Kris les ordenó a sus entrañas que cambiasen de marcha, por mucho que las hiciera chirriar.
—No conviene bailar mientras Roma arde. «Enturbia las relaciones públicas», dijo alguien una vez. ¿Quieres que pospongamos esos bailes?
—Al parecer Caley viene hacia aquí. Tengo la impresión de que no es de tu agrado.
—Está muy abajo en la lista de gente que me gusta —admitió Kris.
—Bien, yo iré con él y tú irás por tu lado. Quizá algún día terminemos solos en algún lugar tranquilo sin mucho más que hacer.
—Ese es mi sueño —dijo Kris, pero Jack estaba apuntando sobre el hombro de ella. La senadora Krief caminaba hacia Kris junto con otras tres o cuatro personas que parecían importantes—. Te veré cuando pueda —le dijo Kris sin mirar atrás.
Sí miró atrás en cambio cuando la senadora dedicó un segundo a medir la distancia entre su grupo y el de Sandfire. Calvin tenía atenazado a Hank por el codo para llevárselo rápidamente. Tanto Kris como Hank enarcaron las cejas por un momento antes de concentrarse en aquello que tenía tan preocupados a quienes los rodeaban.
—Tenemos un problema —dijo la senadora, que tomó a Kris por el codo y la llevó con los senadores Showkowski y LaCross. LaCross, el más alto, llevaba un esmoquin verde claro. La corpulenta senadora resultaba fácil de identificar con su traje azul brillante contrapesado por una blusa naranja y un pañuelo desenfadado.
—Han arrestado a Kui y Earlic —anunció Showkowski.
—No pueden —dijo LaCross—. Tenemos inmunidad legislativa.
Padre tuvo que lidiar con algunas travesuras poco honradas tanto de miembros de su partido como de la oposición. Kris recordaba oírlo decir, gruñendo entre dientes, que prefería hacer eso antes que sentar precedente por usar cualquier pretexto para encerrar a un congresista y cambiar un voto.
—Cuando se emprende ese camino, ya no hay nada que impida imponer una tiranía. ¡Nada!
Alguien había tomado ese camino a la velocidad del rayo.
—¿Cuáles son los cargos? —les preguntó Kris en voz baja a los senadores, que no dejaban de repetir y negar el mismo informe. Tuvo que formular la pregunta otras tres veces antes de que guardasen silencio.
—Los acaban de detener. Todavía no hay cargos.
¿Nelly?
Estoy buscando. No se ha especificado ningún cargo. La detención no ha sido comunicada por ningún medio.
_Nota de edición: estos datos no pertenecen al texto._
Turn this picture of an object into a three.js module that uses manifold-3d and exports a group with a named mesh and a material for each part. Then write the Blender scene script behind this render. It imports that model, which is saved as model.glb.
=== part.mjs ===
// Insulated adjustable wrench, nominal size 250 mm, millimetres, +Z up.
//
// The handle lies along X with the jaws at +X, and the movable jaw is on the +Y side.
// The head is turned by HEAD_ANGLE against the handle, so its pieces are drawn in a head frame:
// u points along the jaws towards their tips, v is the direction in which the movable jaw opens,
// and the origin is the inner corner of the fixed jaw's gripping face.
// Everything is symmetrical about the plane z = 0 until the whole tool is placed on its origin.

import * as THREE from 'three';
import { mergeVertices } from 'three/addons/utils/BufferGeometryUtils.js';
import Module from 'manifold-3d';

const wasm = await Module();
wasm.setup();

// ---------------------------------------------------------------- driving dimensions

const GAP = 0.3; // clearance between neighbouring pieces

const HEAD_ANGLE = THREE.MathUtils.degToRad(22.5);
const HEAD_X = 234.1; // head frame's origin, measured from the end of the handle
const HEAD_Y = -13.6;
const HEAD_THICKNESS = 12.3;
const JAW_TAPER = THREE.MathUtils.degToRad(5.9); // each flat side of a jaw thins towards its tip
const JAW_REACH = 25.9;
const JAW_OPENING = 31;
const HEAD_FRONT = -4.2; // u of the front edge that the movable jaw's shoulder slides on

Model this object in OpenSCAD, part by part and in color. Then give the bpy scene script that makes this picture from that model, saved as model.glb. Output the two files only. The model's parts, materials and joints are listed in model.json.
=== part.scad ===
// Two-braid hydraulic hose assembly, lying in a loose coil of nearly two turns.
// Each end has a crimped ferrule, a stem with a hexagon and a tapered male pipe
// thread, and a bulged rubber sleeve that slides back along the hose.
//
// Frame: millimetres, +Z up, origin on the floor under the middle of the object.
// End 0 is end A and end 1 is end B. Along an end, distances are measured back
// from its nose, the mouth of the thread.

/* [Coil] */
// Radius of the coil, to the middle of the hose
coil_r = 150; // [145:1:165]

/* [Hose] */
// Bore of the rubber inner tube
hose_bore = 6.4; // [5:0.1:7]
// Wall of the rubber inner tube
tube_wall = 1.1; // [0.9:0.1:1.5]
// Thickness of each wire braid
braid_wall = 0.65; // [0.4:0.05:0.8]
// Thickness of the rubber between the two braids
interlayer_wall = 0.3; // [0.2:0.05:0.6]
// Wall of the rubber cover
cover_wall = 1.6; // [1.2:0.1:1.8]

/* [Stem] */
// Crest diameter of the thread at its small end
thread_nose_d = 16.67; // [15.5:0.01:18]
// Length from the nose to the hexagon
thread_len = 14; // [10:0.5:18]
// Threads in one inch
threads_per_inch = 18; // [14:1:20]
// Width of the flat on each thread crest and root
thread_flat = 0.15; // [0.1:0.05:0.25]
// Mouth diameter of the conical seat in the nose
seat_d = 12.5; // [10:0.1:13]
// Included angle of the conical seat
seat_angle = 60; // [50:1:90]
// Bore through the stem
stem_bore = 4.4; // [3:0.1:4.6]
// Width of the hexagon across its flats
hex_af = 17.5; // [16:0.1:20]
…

Kris le pidió a Nelly que repitiera aquello para los senadores.
—¡No puede hacer esto! —exclamaron tres senadores.
—Alguien debe de poder. ¿Quién? —preguntó Kris.
Klaggath respondió.
—Tiene que ser el presidente Iedinka. Ningún poli se atrevería a hacer algo así sin órdenes expresas.
—Lo estoy llamando —dijo Krief mirando al suelo. Un instante después levantó la vista, los ojos abiertos como platos—. No está disponible. Izzic no está disponible y nadie de su equipo contesta mi llamada. ¡Siempre debe de haber alguien para responderle a una senadora!
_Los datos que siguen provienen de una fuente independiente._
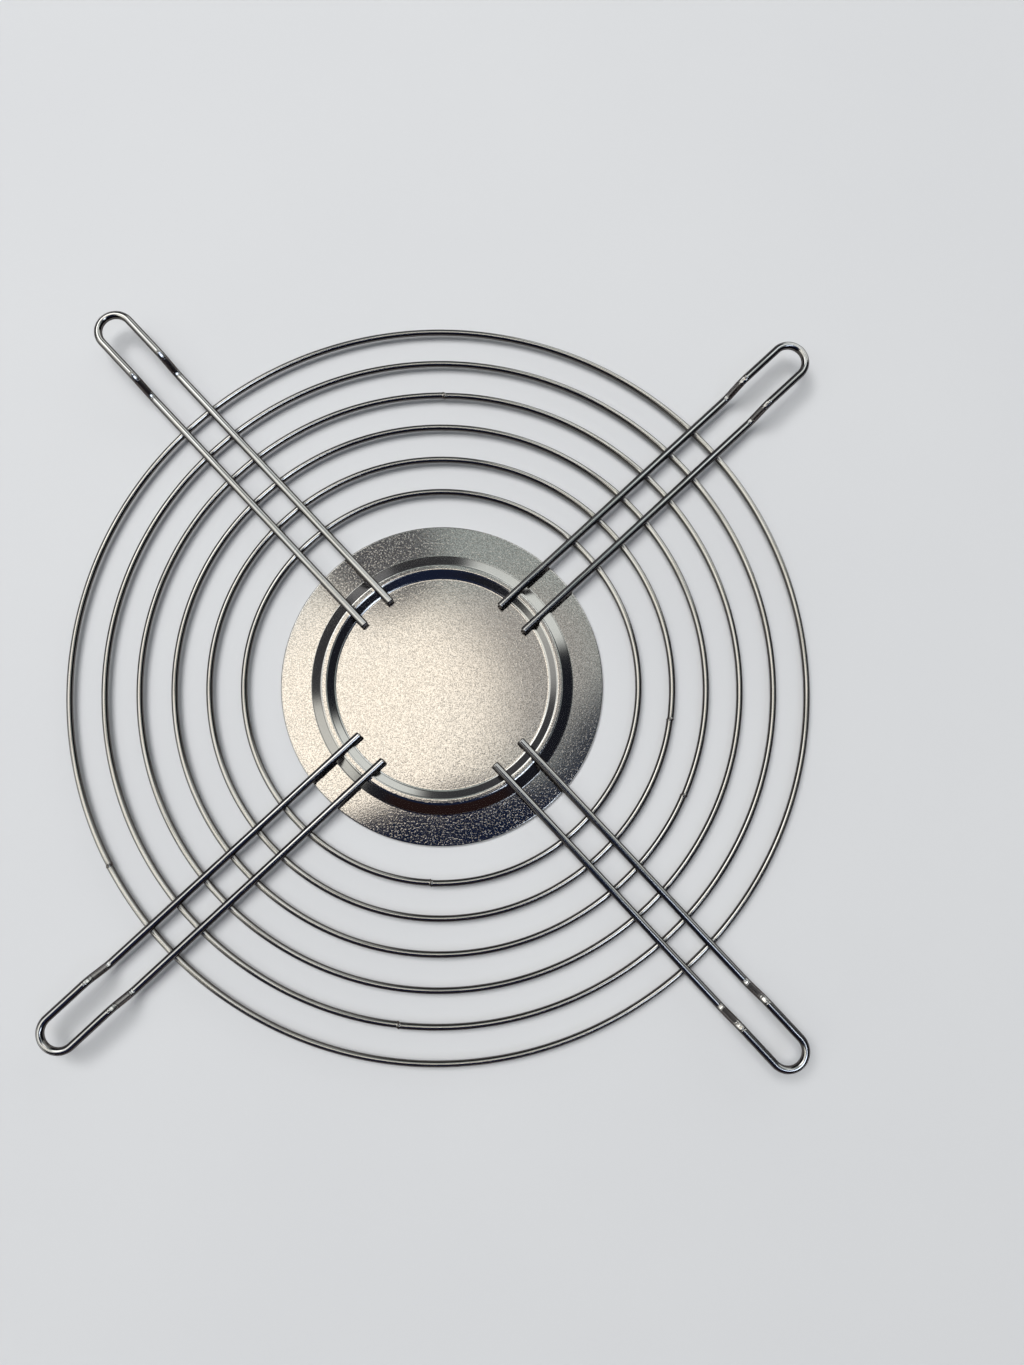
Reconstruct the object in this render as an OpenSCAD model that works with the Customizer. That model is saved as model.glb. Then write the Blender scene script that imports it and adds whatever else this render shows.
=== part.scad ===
// Wire finger guard of an axial fan: six rings and a pressed hub disc, welded under four hairpin legs.
// It lies with its room side down. The fan side, with the raised fixing loops, faces up.
// Millimetres; the origin is at the middle of the guard, on the surface that the hub disc rests on.

/* [Rings] */
// Thickness of the ring wire
ring_wire_d = 1.6; // [1.2:0.1:2.0]
// Radius of the innermost ring, to the middle of its wire
ring_first_r = 50.1; // [44:0.1:56]

/* [Butt welds of the rings] */
// How far the weld seam of a ring stands proud of its wire
seam_proud = 0.12; // [0.06:0.01:0.25]
// Width of the weld seam along the wire
seam_w = 0.6; // [0.4:0.1:1.2]

/* [Legs] */
// Thickness of the leg wire
leg_wire_d = 2.0; // [1.6:0.1:2.6]
// Distance between the two wires of a leg, middle to middle
leg_gap = 8.8; // [7.5:0.1:10.5]
// How far a leg reaches inward past the middle of the hub's bead
leg_past_bead = 5.9; // [3:0.1:8]
// Straight run of a leg outside the outer ring, up to its joggle
leg_overhang = 11.2; // [6:0.1:16]
// Bevel on the cut end of a leg wire
cut_bevel = 0.2; // [0.05:0.05:0.4]

/* [Fixing loops] */
// Side of the square on which the ends of the four loops are centred
fixing_square = 174; // [160:0.5:190]
// Straight run of a loop's two wires, from the joggle to the round end
foot_run = 11.1; // [6:0.1:16]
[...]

Aquel parecía un día en el que no procedía utilizar términos como «siempre» o «nunca». Kris miró a su alrededor. No podía verlos, pero no le cabía la menor duda de que cualquier cosa que dijeran allí llegaría a oídos del presidente o a los de la gente de seguridad que se llevaba a rastras a los senadores y congresistas para enchironarlos. Era hora de que se llevara aquella discusión a un lugar más discreto.
—Disculpe —dijo Kris—. Tengo una suite en el Hilton. Cuento también con unos guardias de seguridad que garantizarán la confidencialidad de cuanto hablemos —añadió mirando más allá de ellos.
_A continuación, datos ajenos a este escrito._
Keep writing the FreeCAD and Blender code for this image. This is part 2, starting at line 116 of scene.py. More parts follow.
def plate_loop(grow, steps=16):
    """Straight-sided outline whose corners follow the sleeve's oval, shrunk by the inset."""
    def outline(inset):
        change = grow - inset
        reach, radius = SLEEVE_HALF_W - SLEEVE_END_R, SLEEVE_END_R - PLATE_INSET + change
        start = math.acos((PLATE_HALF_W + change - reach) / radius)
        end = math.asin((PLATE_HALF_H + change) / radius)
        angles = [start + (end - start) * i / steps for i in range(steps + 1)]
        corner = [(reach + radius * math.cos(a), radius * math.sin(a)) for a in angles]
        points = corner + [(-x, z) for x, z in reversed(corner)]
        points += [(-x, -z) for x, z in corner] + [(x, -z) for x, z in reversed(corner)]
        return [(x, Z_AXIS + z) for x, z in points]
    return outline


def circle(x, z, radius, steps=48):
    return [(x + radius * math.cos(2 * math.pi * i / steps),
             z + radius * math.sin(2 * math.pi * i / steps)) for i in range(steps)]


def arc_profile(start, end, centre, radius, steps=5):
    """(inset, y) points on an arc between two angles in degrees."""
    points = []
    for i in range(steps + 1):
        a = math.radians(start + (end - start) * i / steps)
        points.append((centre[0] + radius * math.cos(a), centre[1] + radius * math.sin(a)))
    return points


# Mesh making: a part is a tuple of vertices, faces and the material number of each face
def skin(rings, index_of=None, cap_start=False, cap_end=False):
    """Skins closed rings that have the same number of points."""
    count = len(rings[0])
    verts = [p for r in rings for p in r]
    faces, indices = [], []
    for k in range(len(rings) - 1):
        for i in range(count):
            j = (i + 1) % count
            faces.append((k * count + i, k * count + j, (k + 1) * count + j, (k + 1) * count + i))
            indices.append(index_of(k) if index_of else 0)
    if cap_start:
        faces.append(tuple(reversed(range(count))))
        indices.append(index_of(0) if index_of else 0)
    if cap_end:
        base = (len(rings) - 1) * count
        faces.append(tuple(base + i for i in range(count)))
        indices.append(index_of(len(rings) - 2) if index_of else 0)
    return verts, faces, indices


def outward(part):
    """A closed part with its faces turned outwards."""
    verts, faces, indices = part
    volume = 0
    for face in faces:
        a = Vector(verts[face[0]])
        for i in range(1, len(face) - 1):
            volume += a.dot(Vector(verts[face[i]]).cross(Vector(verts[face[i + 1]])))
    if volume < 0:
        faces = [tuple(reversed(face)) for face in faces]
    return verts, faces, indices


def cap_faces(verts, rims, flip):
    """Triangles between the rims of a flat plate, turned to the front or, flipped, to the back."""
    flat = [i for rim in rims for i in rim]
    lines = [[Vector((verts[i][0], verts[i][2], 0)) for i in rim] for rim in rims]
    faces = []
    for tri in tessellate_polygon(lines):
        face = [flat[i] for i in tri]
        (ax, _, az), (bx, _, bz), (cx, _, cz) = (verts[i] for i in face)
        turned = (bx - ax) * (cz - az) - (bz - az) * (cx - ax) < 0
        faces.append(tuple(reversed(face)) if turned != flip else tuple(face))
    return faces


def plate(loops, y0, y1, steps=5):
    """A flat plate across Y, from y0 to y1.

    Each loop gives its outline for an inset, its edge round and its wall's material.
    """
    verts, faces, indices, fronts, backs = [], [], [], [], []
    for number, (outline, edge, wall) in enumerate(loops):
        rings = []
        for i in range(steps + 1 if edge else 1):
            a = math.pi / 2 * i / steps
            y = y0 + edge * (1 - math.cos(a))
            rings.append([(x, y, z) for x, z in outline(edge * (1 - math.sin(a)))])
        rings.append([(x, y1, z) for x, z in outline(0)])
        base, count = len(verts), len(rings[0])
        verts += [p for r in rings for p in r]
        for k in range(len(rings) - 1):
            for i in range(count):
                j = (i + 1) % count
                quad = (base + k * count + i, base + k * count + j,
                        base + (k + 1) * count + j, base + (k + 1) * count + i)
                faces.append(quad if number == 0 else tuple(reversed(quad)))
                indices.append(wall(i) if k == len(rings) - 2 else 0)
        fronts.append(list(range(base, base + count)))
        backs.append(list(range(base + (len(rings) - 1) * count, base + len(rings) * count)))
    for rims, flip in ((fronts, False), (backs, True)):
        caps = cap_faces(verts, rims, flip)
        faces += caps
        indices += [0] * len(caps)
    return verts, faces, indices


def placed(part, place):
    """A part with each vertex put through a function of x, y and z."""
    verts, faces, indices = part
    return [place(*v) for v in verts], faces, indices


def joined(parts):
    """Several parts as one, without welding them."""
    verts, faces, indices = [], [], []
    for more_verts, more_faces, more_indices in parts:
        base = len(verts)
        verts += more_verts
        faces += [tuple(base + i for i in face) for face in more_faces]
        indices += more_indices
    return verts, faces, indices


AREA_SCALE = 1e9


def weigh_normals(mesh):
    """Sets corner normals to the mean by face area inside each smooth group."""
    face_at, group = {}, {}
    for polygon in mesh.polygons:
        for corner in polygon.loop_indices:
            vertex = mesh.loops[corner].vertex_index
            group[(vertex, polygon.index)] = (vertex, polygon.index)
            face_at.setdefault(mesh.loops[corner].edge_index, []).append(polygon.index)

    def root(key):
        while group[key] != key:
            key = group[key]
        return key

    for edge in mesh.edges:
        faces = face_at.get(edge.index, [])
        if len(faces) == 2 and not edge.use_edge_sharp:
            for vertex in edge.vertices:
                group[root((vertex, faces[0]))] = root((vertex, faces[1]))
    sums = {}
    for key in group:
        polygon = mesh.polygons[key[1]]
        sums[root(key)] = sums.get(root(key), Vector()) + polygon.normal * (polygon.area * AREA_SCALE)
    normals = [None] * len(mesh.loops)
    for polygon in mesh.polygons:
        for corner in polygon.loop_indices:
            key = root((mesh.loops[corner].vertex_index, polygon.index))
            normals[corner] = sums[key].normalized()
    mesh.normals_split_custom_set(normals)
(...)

«Oh», «Está bien», contestaron los guardias, poco convencidos de que fuese necesario.
—¿Por qué no levantamos la sesión por ahora? Y si alguien decide arrestar a alguno de ustedes, al menos podré recurrir a la soberanía de Bastión.
—¿Es una habitación de hotel?
—Oigan, solo soy una princesa novata. Pero dispongo de un equipo de seguridad, y aunque no tuviera el poder diplomático que creo que tengo, serviría para entorpecer el proceso y obligarlos a dialogar.
Ninguno de los senadores pareció muy persuadido, pero Kris ya iba camino del coche deslizante y sus agentes tras ella. Los senadores, atrapados en la burbuja de Kris, la siguieron.
Había empezado el día con la esperanza de conseguir algunas imágenes buenas. Las había conseguido y distribuido, y había visto las reacciones de los demás. De hecho, vio más reacciones de las que esperaba. En el coche deslizante se preguntó si en aquel planeta todo tendría la misma tendencia a deslizarse y alejarse.